It’s easy to be cynical whenever an actor reveals their ‘passion project’, stepping behind the camera to write and direct – as well as star. Yet several solid actor turned director feats like the late Alan Rickman’s excellent A Little Chaos and John Carroll Lynch’s staggering Lucky are dispelling the notion that actors shouldn’t direct. Another project that looks set to challenge this notion is Rupert Everett’s The Happy Prince. Check out the synopsis below:
“In a cheap Parisian hotel room Oscar Wilde lies on his death bed and the past floods back, transporting him to other times and places. Was he once the most famous man in London? The artist crucified by a society that once worshiped him? The lover imprisoned and freed, yet still running towards ruin in the final chapter of his life?

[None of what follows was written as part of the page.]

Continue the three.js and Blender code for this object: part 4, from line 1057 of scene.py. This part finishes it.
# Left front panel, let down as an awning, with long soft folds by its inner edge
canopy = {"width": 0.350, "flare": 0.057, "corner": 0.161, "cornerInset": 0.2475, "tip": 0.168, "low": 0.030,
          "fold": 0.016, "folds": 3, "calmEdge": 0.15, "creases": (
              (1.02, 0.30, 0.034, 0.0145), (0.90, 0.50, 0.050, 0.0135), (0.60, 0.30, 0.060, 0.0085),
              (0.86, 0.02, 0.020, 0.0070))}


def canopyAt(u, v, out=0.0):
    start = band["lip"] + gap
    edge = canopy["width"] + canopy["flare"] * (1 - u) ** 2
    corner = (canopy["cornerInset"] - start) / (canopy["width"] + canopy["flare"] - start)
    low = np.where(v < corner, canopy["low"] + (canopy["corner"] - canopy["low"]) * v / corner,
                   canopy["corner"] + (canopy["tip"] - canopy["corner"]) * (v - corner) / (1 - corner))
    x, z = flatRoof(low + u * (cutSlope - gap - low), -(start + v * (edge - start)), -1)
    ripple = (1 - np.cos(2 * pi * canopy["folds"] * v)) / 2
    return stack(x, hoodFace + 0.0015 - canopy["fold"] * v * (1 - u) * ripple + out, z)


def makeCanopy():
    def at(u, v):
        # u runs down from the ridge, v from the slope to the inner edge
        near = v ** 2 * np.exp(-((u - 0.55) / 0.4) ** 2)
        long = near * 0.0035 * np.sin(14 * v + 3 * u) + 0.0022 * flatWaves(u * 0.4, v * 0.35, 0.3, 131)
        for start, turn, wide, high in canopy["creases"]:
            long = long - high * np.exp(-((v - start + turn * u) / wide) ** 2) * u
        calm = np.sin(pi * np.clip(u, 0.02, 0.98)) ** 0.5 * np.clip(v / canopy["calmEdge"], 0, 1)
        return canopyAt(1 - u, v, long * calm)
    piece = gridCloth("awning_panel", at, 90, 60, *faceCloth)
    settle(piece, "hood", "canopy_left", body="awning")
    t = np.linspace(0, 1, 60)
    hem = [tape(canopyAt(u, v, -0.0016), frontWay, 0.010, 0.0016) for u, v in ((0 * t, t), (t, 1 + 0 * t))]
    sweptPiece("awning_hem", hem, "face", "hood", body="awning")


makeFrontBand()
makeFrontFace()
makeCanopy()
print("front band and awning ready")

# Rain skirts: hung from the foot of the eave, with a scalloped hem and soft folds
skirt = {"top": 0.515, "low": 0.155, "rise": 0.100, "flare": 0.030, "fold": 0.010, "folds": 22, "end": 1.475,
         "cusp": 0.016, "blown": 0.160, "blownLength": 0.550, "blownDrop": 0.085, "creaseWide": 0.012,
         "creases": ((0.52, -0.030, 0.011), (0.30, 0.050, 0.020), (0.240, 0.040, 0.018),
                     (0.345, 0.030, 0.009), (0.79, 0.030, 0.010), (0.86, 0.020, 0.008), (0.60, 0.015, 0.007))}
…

Under the microscope of death he reviews the failed
attempt to reconcile with his long suffering wife Constance, the ensuing reprisal of his fatal love affair with Lord Alfred Douglas and the warmth and devotion of Robbie Ross who tried and failed to save him from himself. From Dieppe to Naples to Paris freedom is elusive and Oscar is a penniless vagabond, always moving on, shunned by his old acquaintance, but revered by a strange group of outlaws and urchins to whom he tells the old stories – his incomparable wit still sharp. THE HAPPY PRINCE is a portrait of the dark side of a genius who lived and died for love in the last days of the nineteenth century.”